Amazon Pricing Strategies — Part 1

Dec 23, 2017

Pricing your products is a big decision, and one that shouldn’t be taken lightly. Determining the sales price of your items on Amazon is also affected by the type of seller that you have decided to be. Someone who sells retail arbitrage or wholesale will have a much different outlook on this process than a Private Label seller. Why? Let’s briefly discuss the difference in these business models to better understand why pricing strategies vary between types of sellers.

Retail arbitrage

The practice of retail arbitrage is where sellers try to scour retail stores, garage sales and other flea markets to find items that are so deeply discounted that when placed on Amazon they can turn a profit by selling them for a higher price. In this scenario, pricing strategies play a hugely important role in bottom line profits (and in many cases, profitability itself). When purchasing discounted items, your hard cost can vary from instance to instance and you have to keep a hawk-eye focus on your profit.
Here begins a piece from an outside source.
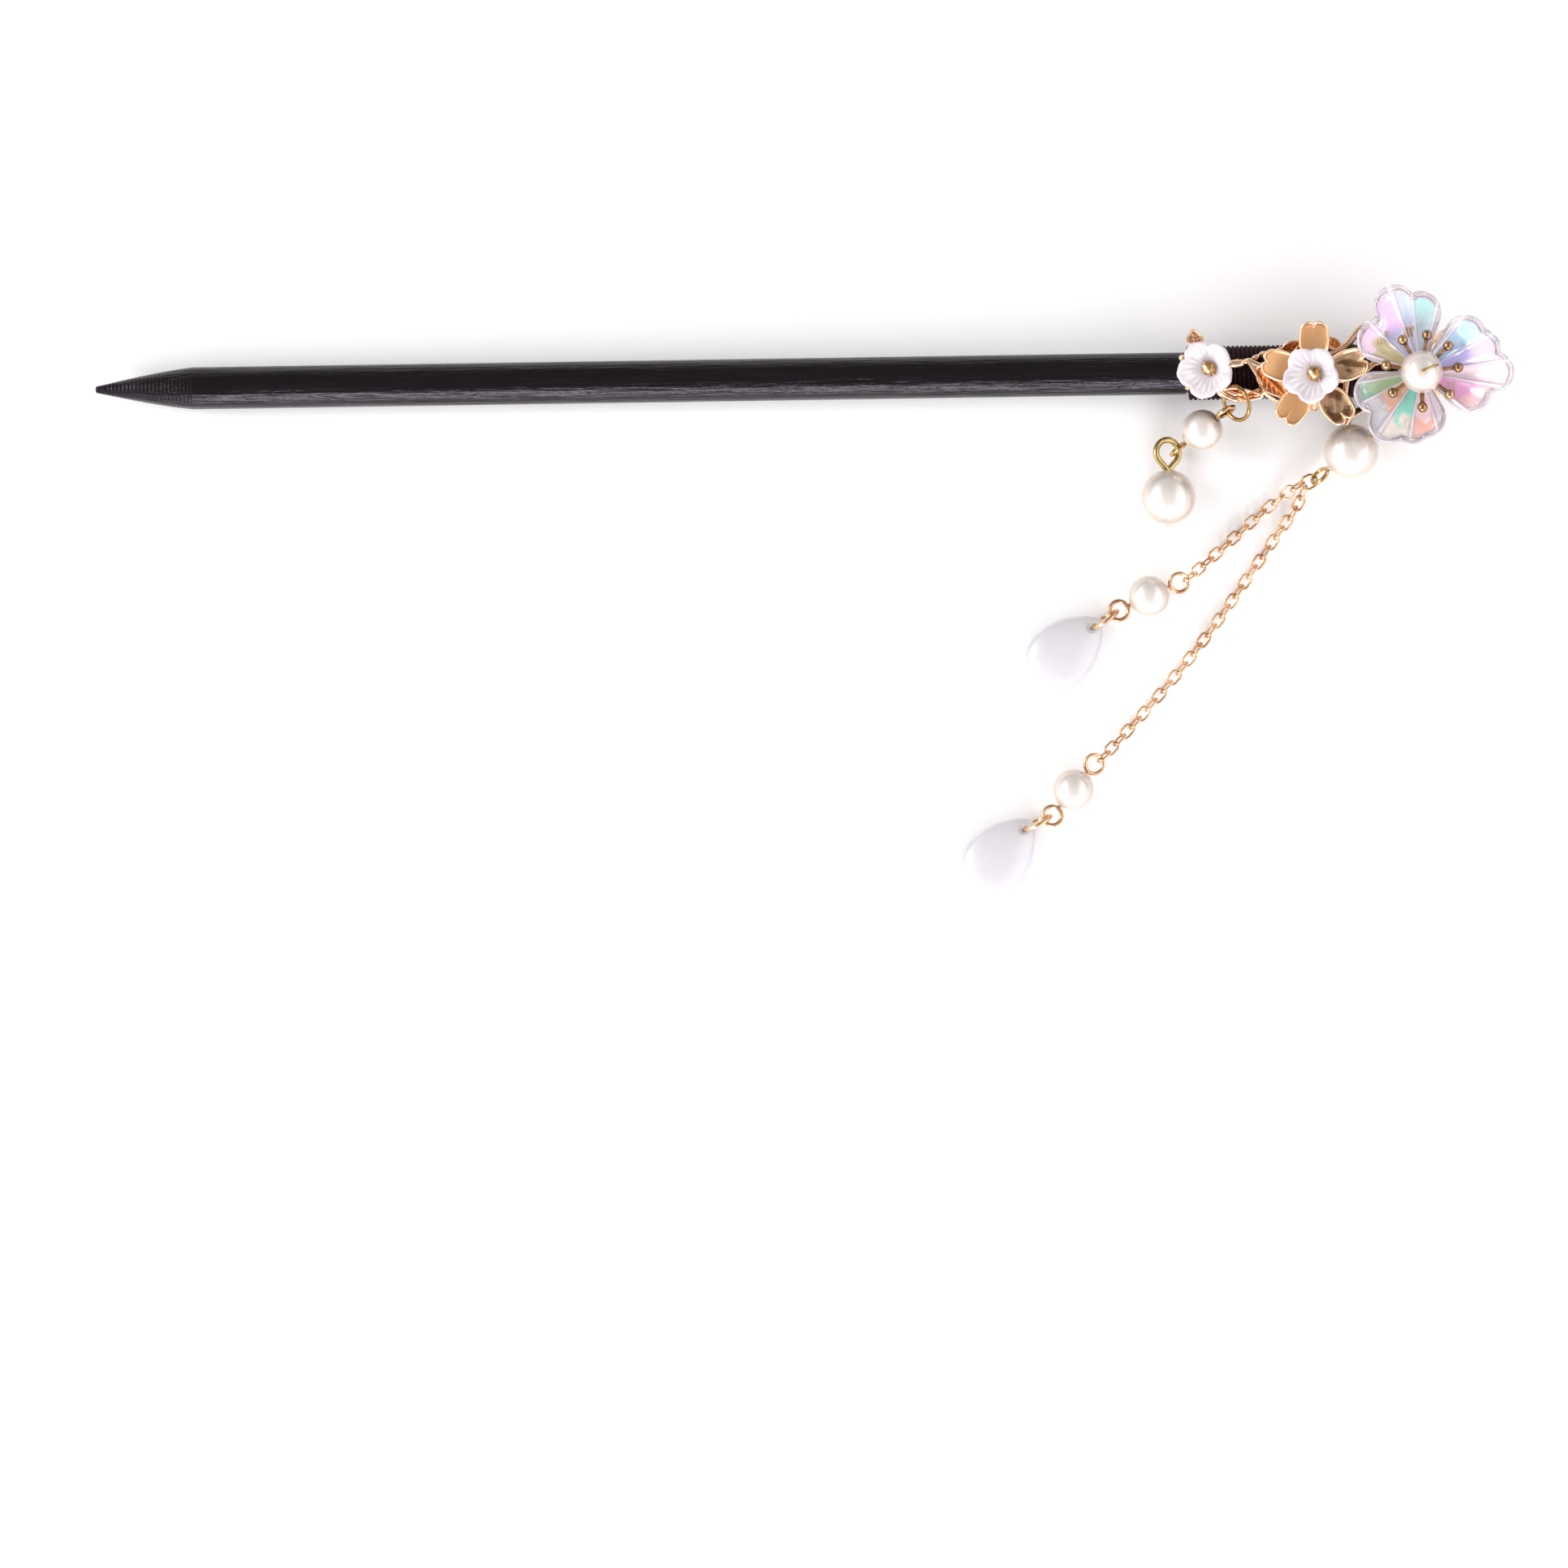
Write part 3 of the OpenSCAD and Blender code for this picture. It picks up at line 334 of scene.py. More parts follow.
def swept(path, wide, thick=None, sides=16, up=None, turn=0.0, ripple=1.0, loop=False, ends=1.0):
    """Rings carried along a path. Each is an ellipse, wide by thick in half widths, square to the path and
    turned about it. ripple swells it, by ring and side. Open ends are rounded by ends times a quarter
    circle: smaller rings, further out."""
    path = np.asarray(path, float)
    n = len(path)
    step = np.roll(path, -1, 0) - np.roll(path, 1, 0) if loop else np.gradient(path, axis=0)
    ahead = unit(step)
    up = np.eye(3)[np.argmin(np.abs(ahead).max(0))] if up is None else up
    beside = unit(np.cross(ahead, up))
    above = np.cross(beside, ahead)
    wide = np.broadcast_to(wide, n)[:, None, None]
    thick = wide if thick is None else np.broadcast_to(thick, n)[:, None, None]
    turn = np.broadcast_to(turn, n)[:, None, None]
    around = full_circle(sides)[None, :, None]
    ripple = np.asarray(ripple)[..., None]
    x, y = wide * np.cos(around) * ripple, thick * np.sin(around) * ripple
    x, y = x * np.cos(turn) - y * np.sin(turn), x * np.sin(turn) + y * np.cos(turn)
    rings = x * beside[:, None] + y * above[:, None]
    rows = path[:, None] + rings
    if not loop:
        a = np.radians([25, 48, 68, 82])[:, None, None]
        size = [np.linalg.norm(rings[k], axis=-1).max() for k in (0, -1)]
        head = path[0] - ahead[0] * size[0] * ends * np.sin(a) + rings[0] * np.cos(a)
        tail = path[-1] + ahead[-1] * size[1] * ends * np.sin(a) + rings[-1] * np.cos(a)
        rows = np.concatenate([head[::-1], rows, tail])
    return rows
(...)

Once Amazon takes their listing fee and fulfillment fees out of your MSRP, you have to have margin left over after your cost of purchasing the item, shipping to Amazon, monthly seller fees, variable overhead allocation costs, your personal return fees, and Amazon’s return fees (yep, they keep 20% of your original listing fee commission as a return fee). Needless to say — pricing strategies in retail arbitrage are vital to success.

Wholesale

Wholesale is similar to retail arbitrage in that sellers try to locate inventory that they can purchase at a discount and sell at a higher dollar MSRP, however it is typically done by purchasing larger volumes at once. It can be difficult to find companies willing to sell their successful listed items to you at discounted prices, but if you can successfully find good deals on repeatable sources of inventory you can build a nice sized business. In this model, it is important to always be attentive to your MSRP on Amazon in order to keep a healthy sales flow of your inventory. It’s crucial to keep your sales margins at a healthy level, but to remain competitive in the market to keep your inventory turns high to avoid stagnant inventory.

Private Label

Private label sellers have a very different pricing strategy challenge than their arbitrage or wholesale counterparts. A private label seller is not usually competing with other sellers of their items for the Buy Box, nor are they typically purchasing their inventory at fluctuating price points. Private label sellers typically have a far-below wholesale inventory pricing structure and take on more inventory at a time with their own labels on the merchandise. While this comes with its own share of challenges, it has many advantages. Regardless, the pricing strategies for private label are very different. They are not trying to “beat out” the competition on their listings, they are actually competing with themselves!